GIVEN DATA:
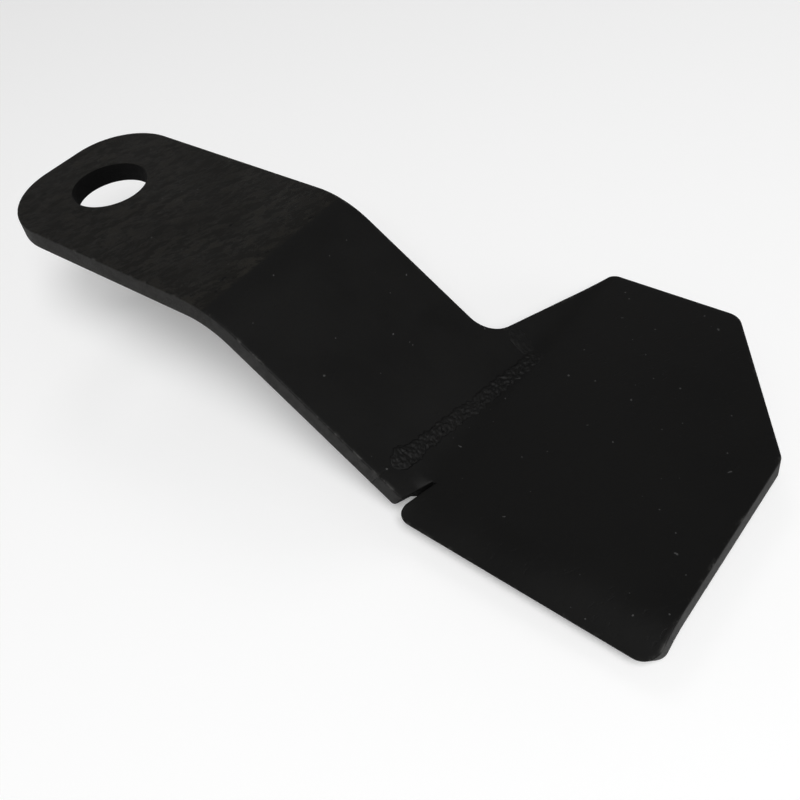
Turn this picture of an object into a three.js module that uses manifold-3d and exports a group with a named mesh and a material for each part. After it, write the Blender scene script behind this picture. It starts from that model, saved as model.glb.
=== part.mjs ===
// Swinging spreader hammer: a joggled flat-bar arm with a plain pivot eye, a wide
// angular paddle with one rolled lip, and the weld runs that join them.
//
// Millimetres. The origin is the centre of the pivot hole at the eye's upper face.
// +X runs along the arm towards the paddle, +Y towards the paddle's wing and +Z is
// the normal of the eye's upper face.

import * as THREE from 'three';
import { mergeVertices } from 'three/addons/utils/BufferGeometryUtils.js';
import Module from 'manifold-3d';

const wasm = await Module();
wasm.setup();

// ---- driving dimensions ---------------------------------------------------------

const BAR_WIDTH = 76.2;
const PLATE_THICKNESS = 8.5;
const PIVOT_DIAMETER = 31.75;
const PIVOT_TO_END = 34.5;
const EYE_NEAR_CORNER_RADIUS = 31;
const EYE_FAR_CORNER_RADIUS = 27;

const PIVOT_TO_FIRST_BEND = 97;
const SLOPE_LENGTH = 94.65;
const BEND_ANGLE = THREE.MathUtils.degToRad(35.35);
const FIRST_BEND_RADIUS = 42;
const SECOND_BEND_RADIUS = 16;

const PADDLE_LENGTH = 100.1;
const WING_REACH = 64.9;
const WING_ROOT_BACKSET = 14.2;
const WING_CORNER_FORWARD = 2.9;
const WING_EDGE_LENGTH = 54.8;
const END_EDGE_BEYOND_BAR = 5.1;
const WING_FILLET_RADIUS = 14;
const WING_CORNER_RADIUS = 8;
const END_CORNER_RADIUS = 6;

const LIP_INSET = 12;
const LIP_ROLL_RADIUS = 32;
const LIP_OVERHANG_AT_NECK = 4.9;
const LIP_OVERHANG_AT_END = 9;
const LIP_NOSE_ANGLE = THREE.MathUtils.degToRad(37);
const LIP_NECK_CORNER_RADIUS = 4;
const LIP_END_CORNER_RADIUS = 7;
const LIP_RELIEF_WIDTH = 1.4;
const LIP_RELIEF_SLANT = 4;
const LIP_LEAD_IN = 1;

const JOINT_SKEW = 0.137;
const JOINT_BEHIND_BEND_AT_CENTRE = 4.3;

const RETURN_BEYOND_BAR = 7.9;

const WELD_START_INSET = 6.5;
const WELD_PAST_RETURN = 1.6;
const TOP_BEAD = { radius: 3.8, centreBelowFace: 2.4 };
const ROOT_BEAD = { radius: 2, centreBelowFace: -0.3 };
const RETURN_RUN = { radius: 4.6, insetFromFillet: 1.2 };

const FIT_GAP = 0.3;

// ---- derived places -------------------------------------------------------------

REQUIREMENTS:
Reproduce the material in full, with no word added or dropped.

EXERCISE ANSWER:
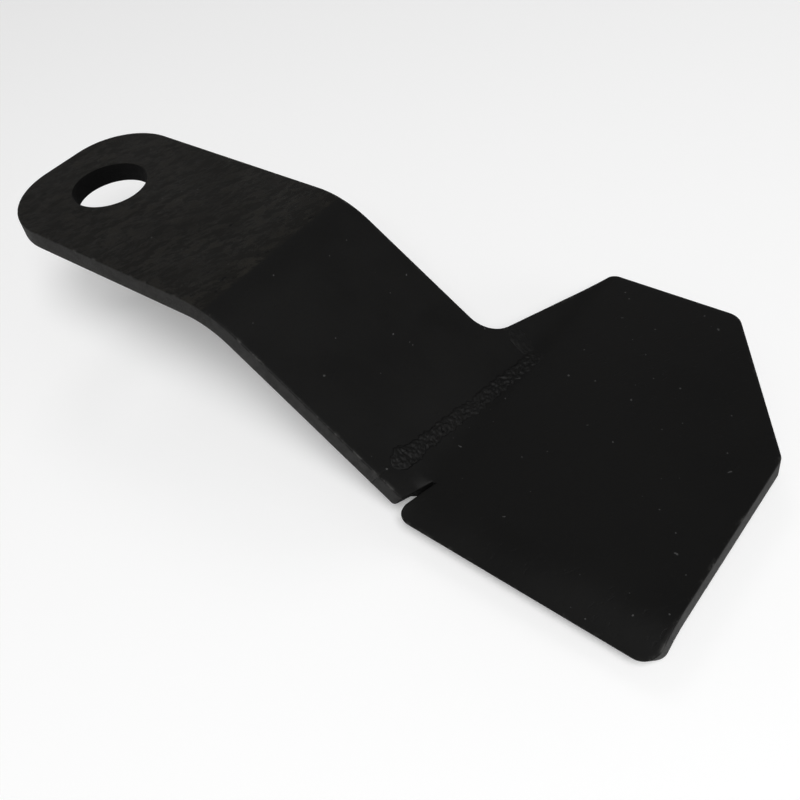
Turn this picture of an object into a three.js module that uses manifold-3d and exports a group with a named mesh and a material for each part. After it, write the Blender scene script behind this picture. It starts from that model, saved as model.glb.
=== part.mjs ===
// Swinging spreader hammer: a joggled flat-bar arm with a plain pivot eye, a wide
// angular paddle with one rolled lip, and the weld runs that join them.
//
// Millimetres. The origin is the centre of the pivot hole at the eye's upper face.
// +X runs along the arm towards the paddle, +Y towards the paddle's wing and +Z is
// the normal of the eye's upper face.

import * as THREE from 'three';
import { mergeVertices } from 'three/addons/utils/BufferGeometryUtils.js';
import Module from 'manifold-3d';

const wasm = await Module();
wasm.setup();

// ---- driving dimensions ---------------------------------------------------------

const BAR_WIDTH = 76.2;
const PLATE_THICKNESS = 8.5;
const PIVOT_DIAMETER = 31.75;
const PIVOT_TO_END = 34.5;
const EYE_NEAR_CORNER_RADIUS = 31;
const EYE_FAR_CORNER_RADIUS = 27;

const PIVOT_TO_FIRST_BEND = 97;
const SLOPE_LENGTH = 94.65;
const BEND_ANGLE = THREE.MathUtils.degToRad(35.35);
const FIRST_BEND_RADIUS = 42;
const SECOND_BEND_RADIUS = 16;

const PADDLE_LENGTH = 100.1;
const WING_REACH = 64.9;
const WING_ROOT_BACKSET = 14.2;
const WING_CORNER_FORWARD = 2.9;
const WING_EDGE_LENGTH = 54.8;
const END_EDGE_BEYOND_BAR = 5.1;
const WING_FILLET_RADIUS = 14;
const WING_CORNER_RADIUS = 8;
const END_CORNER_RADIUS = 6;

const LIP_INSET = 12;
const LIP_ROLL_RADIUS = 32;
const LIP_OVERHANG_AT_NECK = 4.9;
const LIP_OVERHANG_AT_END = 9;
const LIP_NOSE_ANGLE = THREE.MathUtils.degToRad(37);
const LIP_NECK_CORNER_RADIUS = 4;
const LIP_END_CORNER_RADIUS = 7;
const LIP_RELIEF_WIDTH = 1.4;
const LIP_RELIEF_SLANT = 4;
const LIP_LEAD_IN = 1;

const JOINT_SKEW = 0.137;
const JOINT_BEHIND_BEND_AT_CENTRE = 4.3;

const RETURN_BEYOND_BAR = 7.9;

const WELD_START_INSET = 6.5;
const WELD_PAST_RETURN = 1.6;
const TOP_BEAD = { radius: 3.8, centreBelowFace: 2.4 };
const ROOT_BEAD = { radius: 2, centreBelowFace: -0.3 };
const RETURN_RUN = { radius: 4.6, insetFromFillet: 1.2 };

const FIT_GAP = 0.3;

// ---- derived places -------------------------------------------------------------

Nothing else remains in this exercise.